| What is expected |
Copy exactly the block of lines between the one containing "extrude(amount=BASE_DEPTH)" and the one containing "cad_parts[node].hide_render = cad_parts[node].hide_viewport", inclusive.

Stored dataset items
____________

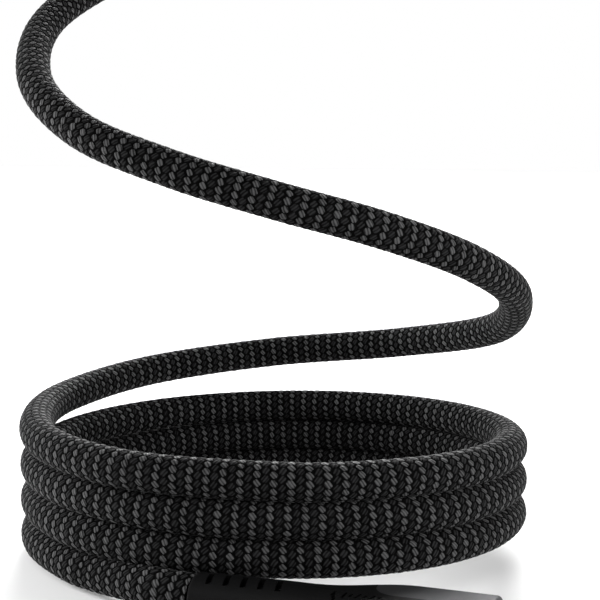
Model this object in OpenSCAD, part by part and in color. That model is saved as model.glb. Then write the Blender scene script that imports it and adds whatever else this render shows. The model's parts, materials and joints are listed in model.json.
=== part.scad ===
// Braided charging cable: one cord wound in a round coil, its upper end rising
// in a loose helix, with the same moulded USB-C plug on each end.
// Millimetres, +Z up. The origin is the centre of plug A's flat underside,
// and plug A points along +X.

/* [Cord] */
// Diameter of the braided cord
cord_d = 5; // [4.5:0.1:5]
// Radius of the coil at the middle of the cord
coil_r = 34; // [33.5:0.1:34.5]
// Height from one turn of the coil to the next
turn_pitch = 4.8; // [4.7:0.05:4.95]

/* [Plug] */
// Width of the plug's head
head_w = 12; // [11.6:0.1:12.4]
// Thickness of the plug's head
head_t = 6.5; // [6.3:0.1:6.6]
// Radius of the head's long edges
head_edge = 2; // [1.6:0.1:2.4]
// Radius of the head's front edge
front_edge = 0.5; // [0.4:0.1:0.8]
// Radius of the strain relief at its rear end
boot_r = 3.05; // [3:0.05:3.15]
// Where the dark grip's step across the head ends
step_x = 8.5; // [7:0.5:9.5]

/* [Strain relief] */
// Number of rings of slots
slot_rings = 5; // [3:1:5]
// Distance from one ring of slots to the next
slot_pitch = 2.25; // [2.1:0.05:2.3]
// Width of a slot
slot_w = 0.75; // [0.5:0.05:0.8]
// Slant of a slot from straight around the strain relief
slot_slant = -8; // [-12:1:12]

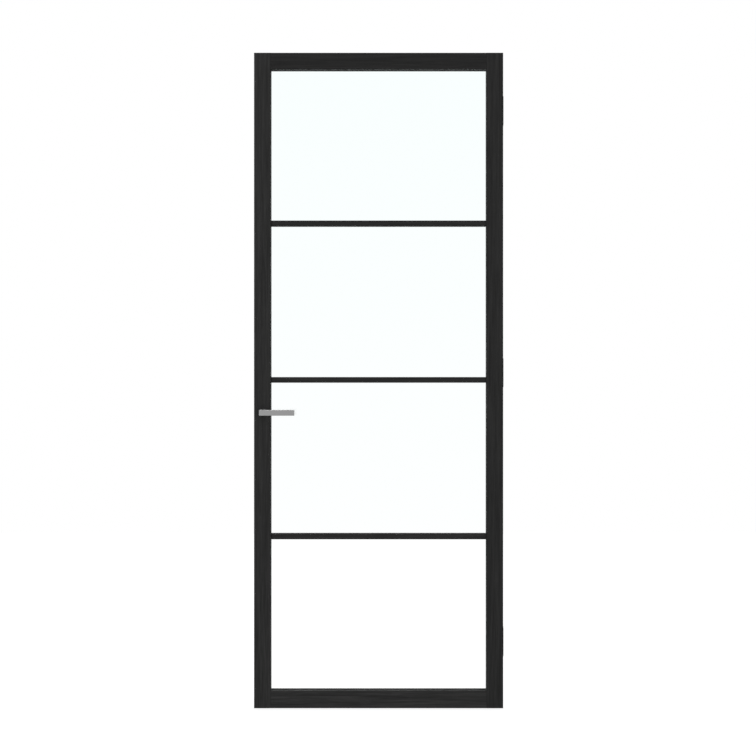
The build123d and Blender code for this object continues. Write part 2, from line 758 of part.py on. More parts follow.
def lever(grip_low, grip_high):
    """A flat grip between two corners, on a neck with the spindle's socket and a journal."""
    with BuildPart() as turned:
        with BuildSketch(upright(LEVER_BACK)):
            rectangle(grip_low[0], grip_high[0], grip_low[1], grip_high[1])
        extrude(amount=LEVER_THICKNESS)
        chamfer(turned.edges(), LEVER_EDGE_EASE)
        with BuildSketch(upright(NECK_END)):
            with Locations(SPINDLE_PLACE):
                Circle(NECK_RADIUS)
        extrude(amount=NECK_END - LEVER_BACK)
        with BuildSketch(upright(JOURNAL_END)):
            with Locations(SPINDLE_PLACE):
                Circle(JOURNAL_RADIUS)
        extrude(amount=JOURNAL_END - NECK_END)
        # The grub screw's hole is under the neck
        with BuildSketch(upright(JOURNAL_END)):
            with Locations(SPINDLE_PLACE):
                Rectangle(SOCKET_SIDE, SOCKET_SIDE)
        extrude(amount=SPINDLE_LENGTH / 2 + JOURNAL_END + NECK_GAP, mode=Mode.SUBTRACT)
        with BuildSketch(Plane.XY.offset(LEVER_AXIS_HEIGHT)):
            with Locations((LEVER_X, NECK_END - GRUB_DEPTH_IN)):
                Circle(GRUB_RADIUS + PILOT_PLAY)
        extrude(amount=-LEVER_HEIGHT / 2, mode=Mode.SUBTRACT)
    return turned.part


with BuildPart() as lever_front:
    add(
        lever(
            (LEVER_X - LEVER_HEIGHT / 2, LEVER_AXIS_HEIGHT - LEVER_HEIGHT / 2),
            (LEVER_X - LEVER_HEIGHT / 2 + LEVER_LENGTH, LEVER_AXIS_HEIGHT + LEVER_HEIGHT / 2),
        )
    )
lever_front.part.label = "lever_front"
export_step(lever_front.part, "parts/lever_front.step")

# At the back a short upright grip hides behind the stile, as nothing shows through the glass
with BuildPart() as lever_rear:
    add(
        mirror(
            lever(
                (LEVER_X - LEVER_HEIGHT / 2, LEVER_AXIS_HEIGHT - REAR_GRIP_LENGTH / 2),
                (LEVER_X + LEVER_HEIGHT / 2, LEVER_AXIS_HEIGHT + REAR_GRIP_LENGTH / 2),
            ),
            about=Plane.XZ,
            mode=Mode.PRIVATE,
        )
    )
lever_rear.part.label = "lever_rear"
export_step(lever_rear.part, "parts/lever_rear.step")

with BuildPart() as spindle:
    with BuildSketch(upright(0)):
        with Locations(SPINDLE_PLACE):
            Rectangle(SPINDLE_SIDE, SPINDLE_SIDE)
    extrude(amount=SPINDLE_LENGTH / 2, both=True)
spindle.part.label = "spindle"
export_step(spindle.part, "parts/spindle.step")

with BuildPart() as lever_grub_screws:
    for face in (-1, 1):
        with BuildSketch(Plane.XY.offset(LEVER_AXIS_HEIGHT - SPINDLE_SIDE / 2)):
            with Locations((LEVER_X, -face * (NECK_END - GRUB_DEPTH_IN))):
                Circle(GRUB_RADIUS)
        extrude(amount=-GRUB_LENGTH)
        with BuildSketch(Plane.XY.offset(LEVER_AXIS_HEIGHT - SPINDLE_SIDE / 2 - GRUB_LENGTH)):
            with Locations((LEVER_X, -face * (NECK_END - GRUB_DEPTH_IN))):
                RegularPolygon(GRUB_RADIUS / 2, 6)
        extrude(amount=GRUB_LENGTH / 2, mode=Mode.SUBTRACT)
lever_grub_screws.part.label = "lever_grub_screws"
export_step(lever_grub_screws.part, "parts/lever_grub_screws.step")

with BuildPart() as rose_front:
    with BuildSketch(upright(FRONT)):
        with Locations(SPINDLE_PLACE):
            Rectangle(ROSE_SIDE, ROSE_SIDE)
    extrude(amount=ROSE_DEPTH)
    chamfer(rose_front.faces().sort_by(Axis.Y)[0].edges(), ARRIS)
    with BuildSketch(upright(FRONT)):
        with Locations(SPINDLE_PLACE):
            Rectangle(ROSE_SIDE - 2 * ROSE_WALL, ROSE_SIDE - 2 * ROSE_WALL)
    extrude(amount=ROSE_DEPTH - ROSE_WALL, mode=Mode.SUBTRACT)
    with BuildSketch(upright(FRONT)):
        with Locations(SPINDLE_PLACE):
            Circle(JOURNAL_RADIUS + NECK_GAP)
    extrude(amount=ROSE_DEPTH, mode=Mode.SUBTRACT)
rose_front.part.label = "rose_front"
export_step(rose_front.part, "parts/rose_front.step")

with BuildPart() as rose_rear:
    add(mirror(rose_front.part, about=Plane.XZ, mode=Mode.PRIVATE))
rose_rear.part.label = "rose_rear"
export_step(rose_rear.part, "parts/rose_rear.step")

with BuildPart() as rose_base_front:
    with BuildSketch(upright(FRONT)):
        with Locations(SPINDLE_PLACE):
            Rectangle(BASE_SIDE, BASE_SIDE)
            Circle(BEARING_RADIUS, mode=Mode.SUBTRACT)
    extrude(amount=BASE_DEPTH)
    for place in ROSE_SCREW_PLACES[:2]:
        with Locations(place):
            sunk_hole(BASE_HOLE_RADIUS, BASE_SINK_RADIUS, BASE_DEPTH)
rose_base_front.part.label = "rose_base_front"
export_step(rose_base_front.part, "parts/rose_base_front.step")

with BuildPart() as rose_base_rear:
    add(mirror(rose_base_front.part, about=Plane.XZ, mode=Mode.PRIVATE))
rose_base_rear.part.label = "rose_base_rear"
export_step(rose_base_rear.part, "parts/rose_base_rear.step")

with BuildPart() as rose_screws:
    with Locations(*ROSE_SCREW_PLACES):
        add(countersunk_screw(*ROSE_SCREW))
rose_screws.part.label = "rose_screws"
export_step(rose_screws.part, "parts/rose_screws.step")
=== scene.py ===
import json
import math

import bmesh
import bpy
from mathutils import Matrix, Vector


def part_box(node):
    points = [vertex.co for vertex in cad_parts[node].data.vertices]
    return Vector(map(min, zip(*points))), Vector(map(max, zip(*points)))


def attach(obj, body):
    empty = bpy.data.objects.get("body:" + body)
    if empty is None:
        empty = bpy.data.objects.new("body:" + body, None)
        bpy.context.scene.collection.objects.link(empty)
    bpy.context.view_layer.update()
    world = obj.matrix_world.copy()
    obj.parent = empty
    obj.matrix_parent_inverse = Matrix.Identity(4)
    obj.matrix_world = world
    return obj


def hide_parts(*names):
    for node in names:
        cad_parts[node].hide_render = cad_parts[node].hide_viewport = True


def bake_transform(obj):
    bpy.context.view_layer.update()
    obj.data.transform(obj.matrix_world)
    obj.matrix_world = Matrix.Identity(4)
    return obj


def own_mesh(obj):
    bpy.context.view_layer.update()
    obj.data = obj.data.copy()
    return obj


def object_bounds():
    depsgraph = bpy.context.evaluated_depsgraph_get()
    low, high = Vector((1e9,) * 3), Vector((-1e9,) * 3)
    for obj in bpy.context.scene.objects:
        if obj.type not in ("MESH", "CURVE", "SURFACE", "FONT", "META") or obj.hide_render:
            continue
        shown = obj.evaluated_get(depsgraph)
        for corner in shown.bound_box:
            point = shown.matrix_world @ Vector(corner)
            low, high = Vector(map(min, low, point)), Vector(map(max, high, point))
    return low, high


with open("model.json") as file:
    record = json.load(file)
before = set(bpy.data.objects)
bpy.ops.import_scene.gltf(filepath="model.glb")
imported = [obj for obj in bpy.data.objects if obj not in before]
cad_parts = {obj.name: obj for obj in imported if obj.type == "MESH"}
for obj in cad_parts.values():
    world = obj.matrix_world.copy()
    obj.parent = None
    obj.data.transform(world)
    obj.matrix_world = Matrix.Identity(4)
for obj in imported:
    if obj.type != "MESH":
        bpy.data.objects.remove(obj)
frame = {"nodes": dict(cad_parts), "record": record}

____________

| Complete output |
    extrude(amount=BASE_DEPTH)
    for place in ROSE_SCREW_PLACES[:2]:
        with Locations(place):
            sunk_hole(BASE_HOLE_RADIUS, BASE_SINK_RADIUS, BASE_DEPTH)
rose_base_front.part.label = "rose_base_front"
export_step(rose_base_front.part, "parts/rose_base_front.step")

with BuildPart() as rose_base_rear:
    add(mirror(rose_base_front.part, about=Plane.XZ, mode=Mode.PRIVATE))
rose_base_rear.part.label = "rose_base_rear"
export_step(rose_base_rear.part, "parts/rose_base_rear.step")

with BuildPart() as rose_screws:
    with Locations(*ROSE_SCREW_PLACES):
        add(countersunk_screw(*ROSE_SCREW))
rose_screws.part.label = "rose_screws"
export_step(rose_screws.part, "parts/rose_screws.step")
=== scene.py ===
import json
import math

import bmesh
import bpy
from mathutils import Matrix, Vector


def part_box(node):
    points = [vertex.co for vertex in cad_parts[node].data.vertices]
    return Vector(map(min, zip(*points))), Vector(map(max, zip(*points)))


def attach(obj, body):
    empty = bpy.data.objects.get("body:" + body)
    if empty is None:
        empty = bpy.data.objects.new("body:" + body, None)
        bpy.context.scene.collection.objects.link(empty)
    bpy.context.view_layer.update()
    world = obj.matrix_world.copy()
    obj.parent = empty
    obj.matrix_parent_inverse = Matrix.Identity(4)
    obj.matrix_world = world
    return obj


def hide_parts(*names):
    for node in names:
        cad_parts[node].hide_render = cad_parts[node].hide_viewport = True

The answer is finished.